Antes el golf me causaba indiferencia; de un tiempo a esta parte, me aterra. Mi metamorfosis llega empujada por otra metamorfosis: la que ha experimentado más de un amigo que hasta ahora no había mostrado ningún síntoma de pasión por el deporte ni era sospechoso de fanatismo y, de la noche a la mañana, se ha reconvertido a la religión de los palos y los hoyos. Una fe que, siguiendo sus dieciocho mandamientos, les lleva a procesionar en cuanto tienen un ratito libre por las praderas de La Grajera, Sojuela o Cirueña, les exige sacrificios periódicos -«hoy tampoco puedo quedar, me voy a tirar unas bolas»- y lo más preocupante, les aboca a un proselitismo radical.

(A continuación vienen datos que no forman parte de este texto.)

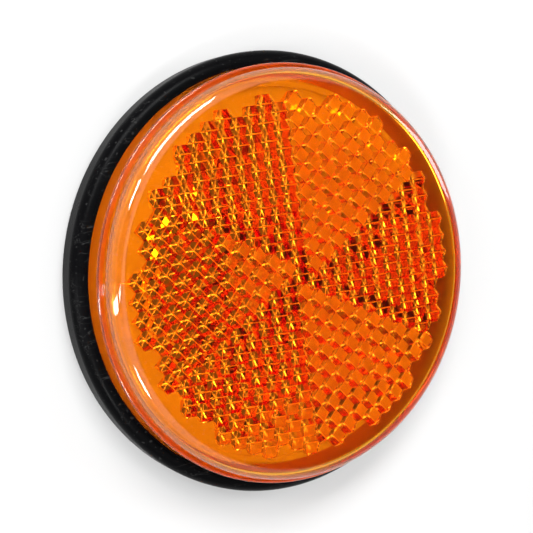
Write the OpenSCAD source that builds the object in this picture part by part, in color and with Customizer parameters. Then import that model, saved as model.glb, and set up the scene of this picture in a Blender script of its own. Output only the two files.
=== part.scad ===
// Round stick-on reflector: an amber lens with a field of cube-corner prisms, closed by a pale back plate,
// in a black dished housing
// Origin at the middle of the back, +Z out through the lens, +Y towards the top of the prism pattern

/* [Housing] */
// Outer diameter of the housing
housing_d = 60; // [50:0.5:80]
// Height of the housing, from its flat back to its lip
housing_h = 4; // [3.4:0.1:7]
// Thickness of the housing's floor
floor_t = 1.4; // [1:0.1:1.8]
// Radius that rounds the wall into the lip
shoulder_r = 1.5; // [0.6:0.1:2]
// Width of the flat lip round the lens
lip_w = 0.5; // [0.3:0.1:1.5]
// Radius that rounds the wall into the back
base_r = 0.3; // [0.1:0.1:0.5]
// Gap round the lens in the housing
lens_gap = 0.05; // [0.02:0.01:0.2]

/* [Lens] */
// Height of the lens front above the housing's lip
lens_rise = 5.5; // [4:0.1:7]
// Height of the lens's collar above the lip
collar_h = 2.9; // [1:0.1:3]
// Step from the collar in to the crown of the lens
collar_step = 0.7; // [0.3:0.1:1.2]
// Radius of the edge at the top of the collar
collar_round = 0.3; // [0.1:0.05:0.3]
// Radius that rounds the crown into the flat front
crown_r = 1.9; // [0.8:0.1:2.1]
// Thickness of the front plate outside the prisms
plate_t = 1.8; // [1.4:0.1:2.5]
// Thickness of the lens's side wall at the collar
wall_t = 1.8; // [1.5:0.1:2.4]
// Radius inside the lens, between its wall and its plate
inner_r = 0.6; // [0.2:0.1:1]

/* [Back plate] */
// Thickness of the plate that closes the lens from behind
back_plate_t = 1; // [0.8:0.1:1.4]
// Width of the rib that centres the plate in the lens
rib_w = 0.8; // [0.5:0.1:1.2]
// Height of the rib
rib_h = 0.6; // [0.3:0.1:1]
// Gap between the rib and the lens's wall
rib_gap = 0.25; // [0.1:0.05:0.5]

/* [Prisms] */
// Width of one prism across its flats
prism_pitch = 2.4; // [2:0.1:4]
// Radius of the circle that holds the prisms
field_r = 24.8; // [12:0.2:25]
// Height of the land that the prisms stand on
land_h = 0.3; // [0.1:0.1:0.6]

/* [Adhesive pad] */
// Thickness of the foam pad
pad_t = 1; // [0.5:0.1:2]
// Diameter of the foam pad
pad_d = 50; // [30:1:55]
// Thickness of the paper over the adhesive
liner_t = 0.1; // [0.08:0.01:0.2]
// Margin of the paper round the pad
liner_margin = 0.5; // [0:0.1:1]
// Width of the paper's pull tab
tab_w = 9; // [6:0.5:12]
// Length of the pull tab, from the edge of the paper
tab_l = 3; // [1:0.25:4]

/* [Hidden] */
$fn = 96;

// Levels, from the surface that the reflector lies on
pad_z = liner_t;
housing_z = pad_z + pad_t;
lip_z = housing_z + housing_h;
floor_z = housing_z + floor_t;
seat_z = floor_z + back_plate_t;
collar_z = lip_z + collar_h;
front_z = lip_z + lens_rise;
plate_z = front_z - plate_t;

// Radii of the rings, each from the one outside it
housing_r = housing_d / 2;
mouth_r = housing_r - shoulder_r - lip_w;
collar_r = mouth_r - lens_gap;
crown_side_r = collar_r - collar_step;
lens_inner_r = collar_r - wall_t;
rib_r = lens_inner_r - rib_gap;

// A prism is the corner of a cube seen down its diagonal, which fills a hexagon.
// Going up from its tip, three of its corners lie one rise higher and the other three two rises.
corner_r = prism_pitch / sqrt(3);
rise = prism_pitch / sqrt(6);
valley_z = plate_z - land_h;
ridge_z = valley_z - rise;
tip_z = ridge_z - rise;
root_z = plate_z + plate_t / 4;

// Cells sit on whole steps of half a corner radius across and half a pitch up, so shared corners agree exactly
step_x = corner_r / 2;
step_y = prism_pitch / 2;
corner_steps = [[2, 0], [1, 1], [-1, 1], [-2, 0], [-1, -1], [1, -1]];
reach = ceil(field_r / prism_pitch) + 1;

function place(steps) = [steps.x * step_x, steps.y * step_y];
function fits(cell) = max([for (s = corner_steps) norm(place(cell + s))]) <= field_r;

// Six sectors of 60 degrees meet at the middle, and the prisms turn by 60 degrees from each to the next
function sector(cell) = floor((atan2(place(cell).y, place(cell).x) + 390.001) / 60);
function turned(cell) = cell == [0, 0] ? 0 : sector(cell) % 2;

cells = [
    for (i = [-2 * reach : 2 * reach], j = [-2 * reach : 2 * reach])
        if (fits([3 * i, i + 2 * j])) [3 * i, i + 2 * j]
];

// One cell's neighbour across the side from corner k to corner k + 1
function neighbour(cell, k) = cell + corner_steps[k] + corner_steps[(k + 1) % 6];

// The ridges of a prism end at every other corner, one rise below the valleys of the other three
function on_ridge(cell, k) = (k + turned(cell)) % 2 == 0;
function is_free(cell, k) = !fits(neighbour(cell, k));
function is_step(cell, k) = fits(neighbour(cell, k)) && turned(neighbour(cell, k)) != turned(cell);

// A cell's points: its tip, its corners at ridge and at valley level, the middles of its sides, its root
function at_level(points, z) = [for (p = points) [p.x, p.y, z]];
function cell_points(cell) =
    let (
        corners = [for (s = corner_steps) place(cell + s)],
        middles = [for (k = [0 : 5]) place((cell + neighbour(cell, k)) / 2)]
    )
    concat(
        at_level([place(cell)], tip_z),
        at_level(corners, ridge_z),
        at_level(corners, valley_z),
        at_level(middles, (ridge_z + valley_z) / 2),
        at_level(corners, root_z)
    );
tip_at = 0;
ridge_at = tip_at + 1;
valley_at = ridge_at + 6;
middle_at = valley_at + 6;
root_at = middle_at + 6;
points_per_cell = root_at + 6;

function step_middle(cell, k) = is_step(cell, k) ? [middle_at + k] : [];

// The three square faces of the cube corner, each with a valley corner between two ridge corners
function cube_faces(cell) = [
    for (k = [0 : 5])
        let (before = (k + 5) % 6, after = (k + 1) % 6)
            if (!on_ridge(cell, k))
                concat([tip_at, ridge_at + before], step_middle(cell, before),
                       [valley_at + k], step_middle(cell, k), [ridge_at + after])
];

// Where the prisms turn, two neighbours cross at the middle of the side and each shows half of a wall
function step_walls(cell) = [
    for (k = [0 : 5]) if (is_step(cell, k)) let (after = (k + 1) % 6)
        on_ridge(cell, k)
            ? [valley_at + k, middle_at + k, ridge_at + k]
            : [valley_at + after, ridge_at + after, middle_at + k]
];

// At the edge of the field a side drops straight from the root
function free_walls(cell) = [
    for (k = [0 : 5]) if (is_free(cell, k)) let (after = (k + 1) % 6)
        on_ridge(cell, k)
            ? [root_at + after, valley_at + after, ridge_at + k, valley_at + k, root_at + k]
            : [root_at + k, root_at + after, valley_at + after, ridge_at + after, valley_at + k]
];
function cell_faces(cell) = concat(
    cube_faces(cell), step_walls(cell), free_walls(cell), [[for (k = [5 : -1 : 0]) root_at + k]]
);

module prism_field() {
    polyhedron(
        points = [for (cell = cells) each cell_points(cell)],
        faces = [
            for (c = [0 : len(cells) - 1], face = cell_faces(cells[c]))
                [for (i = face) c * points_per_cell + i]
        ],
        convexity = 6
    );
}

// Section of a disc of radius r and height h whose upper edge is rounded
module rounded_disc(r, h, edge_r) {
    square([r, h - edge_r]);
    square([r - edge_r, h]);
    translate([r - edge_r, h - edge_r]) circle(edge_r);
}

module lens_section() {
    difference() {
        translate([0, seat_z]) {
            rounded_disc(collar_r, collar_z - seat_z, collar_round);
            rounded_disc(crown_side_r, front_z - seat_z, crown_r);
        }
        square([lens_inner_r, seat_z]);
        translate([0, seat_z]) rounded_disc(lens_inner_r, plate_z - seat_z, inner_r);
    }
}

module lens() {
    color("orange", 0.8) {
        rotate_extrude() lens_section();
        prism_field();
    }
}

module housing_section() {
    difference() {
        translate([0, housing_z]) intersection() {
            rounded_disc(housing_r, housing_h, shoulder_r);
            translate([0, housing_h]) mirror([0, 1]) rounded_disc(housing_r, housing_h, base_r);
        }
        translate([0, floor_z]) square([mouth_r, housing_h]);
    }
}

module housing() {
    color([0.11, 0.11, 0.12]) rotate_extrude() housing_section();
}

module back_plate() {
    color([0.86, 0.85, 0.82]) {
        translate([0, 0, floor_z]) cylinder(r = collar_r, h = back_plate_t);
        translate([0, 0, seat_z]) difference() {
            cylinder(r = rib_r, h = rib_h);
            translate([0, 0, -rib_h]) cylinder(r = rib_r - rib_w, h = 3 * rib_h);
        }
    }
}

module adhesive_pad() {
    color([0.2, 0.2, 0.21]) translate([0, 0, pad_z]) cylinder(d = pad_d, h = pad_t);
}

// The paper's tab stays under the housing, so it can't be seen from the front
module release_liner() {
    liner_r = pad_d / 2 + liner_margin;
    tab_r = liner_r + tab_l;
    color([0.93, 0.9, 0.8]) {
        cylinder(r = liner_r, h = liner_t);
        intersection() {
            cylinder(r = tab_r, h = liner_t);
            translate([-tab_w / 2, -tab_r, 0]) cube([tab_w, tab_r, liner_t]);
        }
    }
}

housing();
back_plate();
lens();
adhesive_pad();
release_liner();
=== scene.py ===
from functools import partial
import math

import bmesh
import bpy
from mathutils import Matrix, Vector


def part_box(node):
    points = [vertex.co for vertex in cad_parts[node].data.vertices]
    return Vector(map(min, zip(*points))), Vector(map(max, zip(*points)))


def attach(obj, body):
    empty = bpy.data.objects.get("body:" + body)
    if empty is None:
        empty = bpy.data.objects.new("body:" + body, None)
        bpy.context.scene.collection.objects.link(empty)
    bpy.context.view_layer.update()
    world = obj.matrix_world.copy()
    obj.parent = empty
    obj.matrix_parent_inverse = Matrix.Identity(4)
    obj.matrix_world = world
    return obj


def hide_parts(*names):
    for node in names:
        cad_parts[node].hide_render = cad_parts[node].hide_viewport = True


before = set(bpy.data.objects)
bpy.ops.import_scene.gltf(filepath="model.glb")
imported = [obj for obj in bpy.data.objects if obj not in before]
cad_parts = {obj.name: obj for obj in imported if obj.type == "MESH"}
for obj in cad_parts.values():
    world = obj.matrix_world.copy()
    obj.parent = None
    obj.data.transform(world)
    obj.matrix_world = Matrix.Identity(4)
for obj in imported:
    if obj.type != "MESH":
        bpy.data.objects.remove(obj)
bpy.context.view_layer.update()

# A round stick-on reflector lying on its back: a black housing round an amber lens with prisms inside it.
# Sizes in the dictionaries are millimetres and degrees, in the frame of the CAD part.

mm = 0.001
scene = bpy.context.scene


def boxOf(node):
    low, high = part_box(node)
    return {"bottom": low.z / mm, "top": high.z / mm, "radius": max(high.x, high.y) / mm}


housingBox = boxOf("housing")
lensBox = boxOf("lens")
backPlateBox = boxOf("back_plate")
padBox = boxOf("adhesive_pad")
linerBox = boxOf("release_liner")


# Node trees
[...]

«Si lo probaras verías lo bueno que es», me dicen con la displicencia con la que se trata al hereje que jamás alcanzará ni el cielo ni el green. Ese es siempre su preámbulo para descargar las presuntas bondades del golf: el extenuante ejercicio que supone zumbar a una pelota y caminar sobre el césped, el esfuerzo intelectual que requiere circunvalar un búnker de arena y el argumento con el que siempre remachan sus oraciones: lo democrático de un deporte que hasta posee un campo municipal en Logroño.
Su transformación personal me inquieta. Yo, que he jugado al polo desde mi más tierna infancia, nunca he tenido la tentación de justificarme. Y eso que el mío sí que es un deporte físicamente exigente que implica un contacto total con la naturaleza. Se lo garantizo: no hay nada que desfogue más que trotar sobre tu alazán por el campo, golpear una bola con el taco desde lo alto de la montura y chocar con otro jinete. ¿Que no tiene un caballo a mano en su chalé adosado? Puede lograr uno de saldo por el mismo precio que una buena bolsa de palos de golf.
Lo que más me duele es que siempre que quiero jugar debo salir de Logroño para ir a mi club privado.Yo también quiero un campo municipal de polo. Aunque sea en una esquinita de La Grajera, junto a mis amigos.